Don’t Reinforce Tantrum Behavior
When your child is having a tantrum, do not give him lots of attention or try to console him through hugs and the like. Do NOT give the child the thing he desires that is the subject of his tantrum (i.e. if he wanted you to buy him a toy and then threw a tantrum when you said no, don’t buy him the toy to stop his tantrum). If you give into his tantrum, you will only be encouraging this type of behavior in the future. He must learn that tantrums are not the way to get what he wants.
Teach Alternative Methods of Responding to Frustration
After the tantrum is over and your child is calm, teach him how to properly respond to frustration with the use of words instead of tantrums. Use the CLeaR method to reinforce his efforts. For instance, teach the child to say something like, “I’m not happy about this” on occasions that he is disturbed by your response to him. Then, if he asks you for a treat and you tell him that it is too close to dinner time and he remembers to say, “I’m not happy about this,” you can use the Comment, Label, Reward (CleaR Method) strategy to reinforce his appropriate behavior. You could say, for example, “You remembered to tell me your feelings in words! (Comment).” “That’s very mature of you! (Label)” “Since you spoke so nicely even though you were frustrated, I’m going to change my mind and give you that treat after all (Reward).” See more about the CLeaR Method in Raise Your Child without Raising Your Voice by Sarah Chana Radcliffe.

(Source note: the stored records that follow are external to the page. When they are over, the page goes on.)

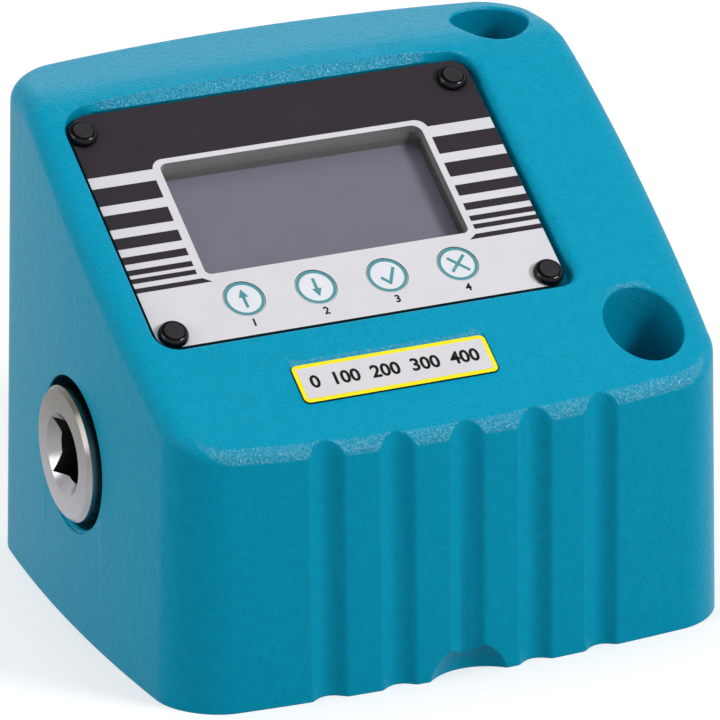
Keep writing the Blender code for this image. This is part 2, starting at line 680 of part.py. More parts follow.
def make_base():
    """The plate that closes the underside, with four countersunk screws."""
    plate = prism("base_plate", full_plan(BASE_RIM + GAP), 0.0, BASE_THICKNESS, "zinc_plate")
    apply_boolean(plate, rods("base_bolt_cutter", bolt_spots(), BOLT_CLEARANCE_R, -RUN_OUT, RUN_OUT,
                              ROUND_STEPS))
    for number, (x, y) in enumerate(base_screw_spots(), 1):
        place = Matrix.Translation((x, y, 0))
        apply_boolean(plate, turned(f"base_sink_cutter_{number}", [
            (0, -RUN_OUT), (BASE_SCREW_HEAD_R + GAP, -RUN_OUT), (BASE_SCREW_HEAD_R + GAP, GAP),
            (BASE_SCREW_R + GAP, BASE_SCREW_HEAD_HEIGHT + GAP), (BASE_SCREW_R + GAP, RUN_OUT), (0, RUN_OUT)],
            SMALL_STEPS, matrix=place))
        turned(f"base_screw_{number}", [
            (0, GAP), (BASE_SCREW_HEAD_R, GAP), (BASE_SCREW_R, BASE_SCREW_HEAD_HEIGHT),
            (BASE_SCREW_R, BASE_SCREW_LENGTH), (0, BASE_SCREW_LENGTH)], SMALL_STEPS, "zinc_plate", place)


def make_facia():
    """The printed plate, its rivets and the lens behind its window."""
    frame = facia_frame()
    outline = rounded_rectangle(PLATE_WIDTH, PLATE_HEIGHT, PLATE_CORNER_R)
    plate = prism("facia_plate", outline, -PLATE_THICKNESS, 0.0, "facia_print", frame)
    low, high = -PLATE_THICKNESS - GAP, GAP
    apply_boolean(plate, prism("window_cutter", window_outline(0.0), low, high, matrix=frame))
    apply_boolean(plate, rods("key_hole_cutter", key_spots(), KEY_R + GAP, low, high, ROUND_STEPS,
                              matrix=frame))
    apply_boolean(plate, rods("plate_rivet_cutter", rivet_spots(), RIVET_SHANK_R + GAP, low, high,
                              HOLE_STEPS, matrix=frame))
    for number, (x, y) in enumerate(rivet_spots(), 1):
        make_rivet(f"facia_rivet_{number}", frame @ Matrix.Translation((x, y, 0)))
    prism("window_lens", window_outline(LENS_MARGIN), LENS_TOP - LENS_THICKNESS, LENS_TOP, "clear_window",
          frame)


def make_rivet(name, place):
    """A domed head on a shank that reaches through the plate into the casting."""
    profile = [(0, INNER_SKIN + 2 * GAP), (RIVET_SHANK_R, INNER_SKIN + 2 * GAP), (RIVET_SHANK_R, GAP),
               (RIVET_HEAD_R, GAP)]
    for step in range(1, FLAT_STEPS + 1):
        angle = math.pi / 2 * step / FLAT_STEPS
        profile.append((RIVET_HEAD_R * math.cos(angle), GAP + RIVET_HEAD_HEIGHT * math.sin(angle)))
    profile[-1] = (0, GAP + RIVET_HEAD_HEIGHT)
    turned(name, profile, RIVET_STEPS, "black_plastic", place)


def make_display():
    """The display module behind the window: a frame with its glass let into it."""
    frame = facia_frame()
    bottom = DISPLAY_TOP - DISPLAY_DEPTH
    module = prism("display_module", window_outline(LENS_MARGIN), bottom, DISPLAY_TOP, "display_frame",
                   frame)
    glass_top = DISPLAY_TOP - GLASS_DROP
    well = prism("glass_well_cutter", window_outline(GAP), glass_top - GLASS_THICKNESS - GAP,
                 DISPLAY_TOP + GAP, matrix=frame)
    apply_boolean(module, well)
    prism("display_glass", window_outline(0.0), glass_top - GLASS_THICKNESS, glass_top, "display_glass",
          frame)


def make_board():
    """The circuit board behind the display, held to the casting's bosses by four screws."""
    frame = facia_frame()
    outline = rounded_rectangle(BOARD_WIDTH, BOARD_HEIGHT, BOARD_CORNER_R, 2)
    board = prism("circuit_board", outline, BOARD_BOTTOM, BOARD_TOP, "board", frame)
    apply_boolean(board, rods("board_hole_cutter", corner_spots(BOARD_SCREW_X, BOARD_SCREW_Y),
                              BOARD_SCREW_R + GAP, BOARD_BOTTOM - GAP, BOARD_TOP + GAP, HOLE_STEPS,
                              matrix=frame))
    seat = BOARD_BOTTOM - GAP
    for number, (x, y) in enumerate(corner_spots(BOARD_SCREW_X, BOARD_SCREW_Y), 1):
        turned(f"board_screw_{number}", [
            (0, seat - BOARD_SCREW_HEAD_HEIGHT), (BOARD_SCREW_HEAD_R, seat - BOARD_SCREW_HEAD_HEIGHT),
            (BOARD_SCREW_HEAD_R, seat), (BOARD_SCREW_R, seat), (BOARD_SCREW_R, BOARD_TOP + BOARD_SCREW_GRIP),
            (0, BOARD_TOP + BOARD_SCREW_GRIP)], HOLE_STEPS, "zinc_plate",
            frame @ Matrix.Translation((x, y, 0)))


def make_keys():
    """Four round keys with stems through the casting, each over a switch on the board."""
    frame = facia_frame()
    for number, (name, (x, y)) in enumerate(zip(KEY_NAMES, key_spots()), 1):
        place = frame @ Matrix.Translation((x, y, 0))
        turned(name, [
            (0, STEM_END), (KEY_STEM_R, STEM_END), (KEY_STEM_R, -KEY_THICKNESS), (KEY_R, -KEY_THICKNESS),
            (KEY_R, 0), (0, 0)], ROUND_STEPS, "key_plastic", place)
        body_top = PLUNGER_TOP - SWITCH_PLUNGER_HEIGHT
        outline = rounded_rectangle(SWITCH_SIZE, SWITCH_SIZE, SWITCH_CORNER_R, 1)
        switch = prism(f"key_switch_{number}", outline, BOARD_TOP + GAP, body_top, "display_frame", place)
        apply_boolean(switch, rods(f"plunger_joiner_{number}", ON_AXIS, SWITCH_PLUNGER_R, body_top - GAP,
                                   PLUNGER_TOP, matrix=place), "UNION")


def make_label():
    outline = rounded_rectangle(LABEL_WIDTH, LABEL_HEIGHT, LABEL_CORNER_R, 2, (0, -LABEL_DOWN))
    low = PLATE_INSET - LABEL_POCKET + GAP
    prism("range_label", outline, low, low + LABEL_THICKNESS, "label", facia_frame())


def transducer_profile():
    """Outer profile from the hub's face to the flange's back, as (radius, distance inward)."""
    flange_front = FLANGE_X - HUB_FACE_X
    neck = HUB_LENGTH + TORSION_FILLET
    points = [(0, 0), (HUB_R - HUB_CHAMFER, 0), (HUB_R, HUB_CHAMFER), (HUB_R, HUB_LENGTH)]
    for step in range(1, FLAT_STEPS):
        angle = math.pi / 2 * step / (FLAT_STEPS - 1)
        points.append((TORSION_R + TORSION_FILLET * (1 - math.sin(angle)),
                       neck - TORSION_FILLET * math.cos(angle)))
    flange_back = flange_front + FLANGE_THICKNESS
    return points + [(TORSION_R, flange_front), (FLANGE_R, flange_front), (FLANGE_R, flange_back),
                     (0, flange_back)]


def make_transducer():
    """One steel piece: the hub with its square socket, the torsion shaft and the bolted flange."""
    frame = drive_frame()
    body = turned("torque_transducer", transducer_profile(), FINE_STEPS, "steel", frame)
    half = SQUARE / 2
    square = [(-half, -half), (half, -half), (half, half), (-half, half)]
    apply_boolean(body, turned("countersink_cutter", [
        (0, -RUN_OUT), (COUNTERSINK_R + RUN_OUT, -RUN_OUT),
        (COUNTERSINK_R - COUNTERSINK_DEPTH, COUNTERSINK_DEPTH), (0, COUNTERSINK_DEPTH)],
        ROUND_STEPS, matrix=frame))
    apply_boolean(body, prism("square_cutter", square, -RUN_OUT, SQUARE_DEPTH, matrix=frame))
    apply_boolean(body, rods("pilot_cutter", ON_AXIS, PILOT_R, -RUN_OUT, PILOT_DEPTH, ROUND_STEPS,
                             matrix=frame))
    start = FLANGE_X - HUB_FACE_X
    apply_boolean(body, rods("flange_hole_cutter", flange_screw_spots(), FLANGE_SCREW_R + GAP, start - GAP,
                             start + FLANGE_THICKNESS + GAP, HOLE_STEPS, matrix=frame))
    head = start - GAP - FLANGE_SCREW_HEAD_HEIGHT
    tip = WEB_X - HUB_FACE_X + FLANGE_SCREW_BITE
    for number, (x, y) in enumerate(flange_screw_spots(), 1):
        turned(f"flange_screw_{number}", [
            (0, head), (FLANGE_SCREW_HEAD_R, head), (FLANGE_SCREW_HEAD_R, start - GAP),
            (FLANGE_SCREW_R, start - GAP), (FLANGE_SCREW_R, tip), (0, tip)],
            HOLE_STEPS, "zinc_plate", frame @ Matrix.Translation((x, y, 0)))


def make_sleeve():
    """The cover over the strain gauges on the torsion shaft."""
    sleeve = rods("gauge_sleeve", ON_AXIS, SLEEVE_R, SLEEVE_START, SLEEVE_END, ROUND_STEPS, "sleeve",
                  drive_frame())
    apply_boolean(sleeve, rods("sleeve_bore_cutter", ON_AXIS, TORSION_R + GAP, SLEEVE_START - GAP,
                               SLEEVE_END + GAP, FINE_STEPS, matrix=drive_frame()))


def make_inlet():
    """The low-voltage inlet in the rear wall, with its nut inside."""
    frame = inlet_frame()
    floor = INLET_FLANGE_THICKNESS - INLET_SOCKET_DEPTH
    body = turned("power_inlet", [
        (0, GAP - INLET_LENGTH), (INLET_BARREL_R, GAP - INLET_LENGTH), (INLET_BARREL_R, GAP),
        (INLET_FLANGE_R, GAP), (INLET_FLANGE_R, INLET_FLANGE_THICKNESS), (0, INLET_FLANGE_THICKNESS)],
        ROUND_STEPS, "black_plastic", frame)
    apply_boolean(body, rods("inlet_socket_cutter", ON_AXIS, INLET_SOCKET_R, floor, RUN_OUT, matrix=frame))
    pin = rods("inlet_pin_joiner", ON_AXIS, INLET_PIN_R, floor - GAP, 0.0, HOLE_STEPS, matrix=frame)
    apply_boolean(body, pin, "UNION")
    top = -INLET_WALL - GAP
    bottom = top - INLET_NUT_THICKNESS
    nut = rods("inlet_nut", ON_AXIS, INLET_NUT_R, bottom, top, INLET_NUT_SIDES, "zinc_plate", frame)
    apply_boolean(nut, rods("nut_bore_cutter", ON_AXIS, INLET_BARREL_R + GAP, bottom - GAP, top + GAP,
                            ROUND_STEPS, matrix=frame))


def make_lead(name, start, start_pull, end, end_pull):
    """A lead on one smooth curve between two places, leaving each along its pull."""
    curve = bpy.data.curves.new(name, "CURVE")
    curve.dimensions = "3D"
    curve.bevel_depth = LEAD_R
    curve.bevel_resolution = 2
    curve.use_fill_caps = True
    spline = curve.splines.new("POLY")
    spline.points.add(LEAD_POINTS - 1)
    for index, point in enumerate(spline.points):
        t = index / (LEAD_POINTS - 1)
        place = (start * (1 - t) ** 3 + (start + start_pull) * 3 * t * (1 - t) ** 2
                 + (end + end_pull) * 3 * t ** 2 * (1 - t) + end * t ** 3)
        point.co = (*place, 1.0)
    curve.materials.append(get_material("lead"))
    obj = bpy.data.objects.new(name, curve)
    bpy.context.scene.collection.objects.link(obj)


def make_leads():
    """The gauge lead from the sleeve and the power lead from the inlet, both up to the board."""
    frame = facia_frame()
    below = frame.to_3x3() @ Vector((0, 0, -LEAD_BEND))
    board_x = LEAD_FROM_BOARD_SIDE - BOARD_WIDTH / 2
    sleeve_top = drive_frame() @ Vector((-SLEEVE_R - GAP, 0, (SLEEVE_START + SLEEVE_END) / 2))
    gauge_end = frame @ Vector((board_x, GAUGE_LEAD_UP, BOARD_BOTTOM - GAP))
    make_lead("gauge_lead", sleeve_top, Vector((0, 0, LEAD_BEND)), gauge_end, below)
    inlet_end = inlet_frame() @ Vector((0, 0, -INLET_LENGTH))
    power_end = frame @ Vector((board_x, POWER_LEAD_UP, BOARD_BOTTOM - GAP))
    make_lead("power_lead", inlet_end, Vector((0, -LEAD_BEND, 0)), power_end, below)


def main():
    clear_scene()
    make_housing()
    make_base()
    make_facia()
    make_display()
    make_board()
    make_keys()
    make_label()
    make_transducer()
    make_sleeve()
    make_inlet()
    make_leads()


main()
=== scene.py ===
"""The looks of the electronic torque tester: fine surfaces, print, materials, light and camera.

Everything is in metres in the row's frame: the origin is the middle of the underside, +Z is up, the
drive socket faces -X and the fluted front faces -Y. The facia's own frame has x across, y up the slope
and z out of its top face.
"""

import math

import bmesh
import bpy
from mathutils import Matrix, Vector


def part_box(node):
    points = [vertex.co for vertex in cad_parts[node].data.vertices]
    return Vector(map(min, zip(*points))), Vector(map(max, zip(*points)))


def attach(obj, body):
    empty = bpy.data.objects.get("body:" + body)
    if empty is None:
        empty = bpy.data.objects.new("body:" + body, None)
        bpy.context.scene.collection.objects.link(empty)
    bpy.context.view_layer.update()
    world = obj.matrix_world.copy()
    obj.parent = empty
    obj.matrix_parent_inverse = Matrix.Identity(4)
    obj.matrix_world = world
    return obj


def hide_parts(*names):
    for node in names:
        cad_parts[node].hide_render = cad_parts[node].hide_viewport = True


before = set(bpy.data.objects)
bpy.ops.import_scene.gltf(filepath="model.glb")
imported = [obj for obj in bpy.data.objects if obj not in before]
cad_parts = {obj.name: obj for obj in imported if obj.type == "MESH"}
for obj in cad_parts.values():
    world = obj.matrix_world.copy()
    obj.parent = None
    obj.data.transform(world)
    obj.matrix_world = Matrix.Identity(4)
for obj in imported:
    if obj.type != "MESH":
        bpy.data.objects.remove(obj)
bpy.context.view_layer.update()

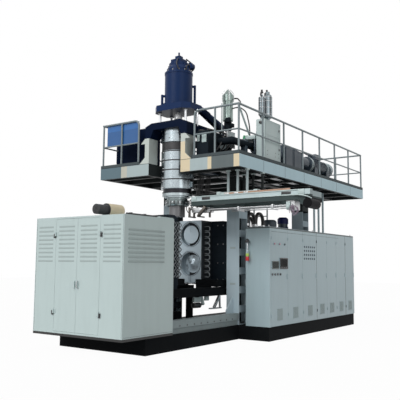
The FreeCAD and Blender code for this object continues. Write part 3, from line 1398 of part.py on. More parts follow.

For children older than four, use the 2X-Rule (see Raise Your Child without Raising Your Voice) to discourage tantrums. Think of a negative consequence that will always follow a tantrum and tell the child that you will use it from now on, whenever he has a tantrum instead of using his words. In this way, the child’s brain will make the connection between his tantrum and something unpleasant happening afterwards. The next time he thinks of throwing a tantrum, he’ll think again!
For older kids and teens, attempt to explain how you feel when he throws a public tantrum and point out that there are far more appropriate ways to convey and handle distress and frustration. You may also try discipline (i.e. revoking certain valued privileges whenever he throws a public tantrum).
Consider Bach Flower Remedies
If your child is prone to frequent tantrums, consider the Bach Flower remedies Vine (for children who MUST have their own way – or else!), Cherry Plum (for those who lose control) and/or Impatiens (for those who quickly disintegrate when frustrated). Or, consult a Bach Flower Practitioner for assessment and recommendations. You can find more information about the Bach Flower Remedies online and throughout this site.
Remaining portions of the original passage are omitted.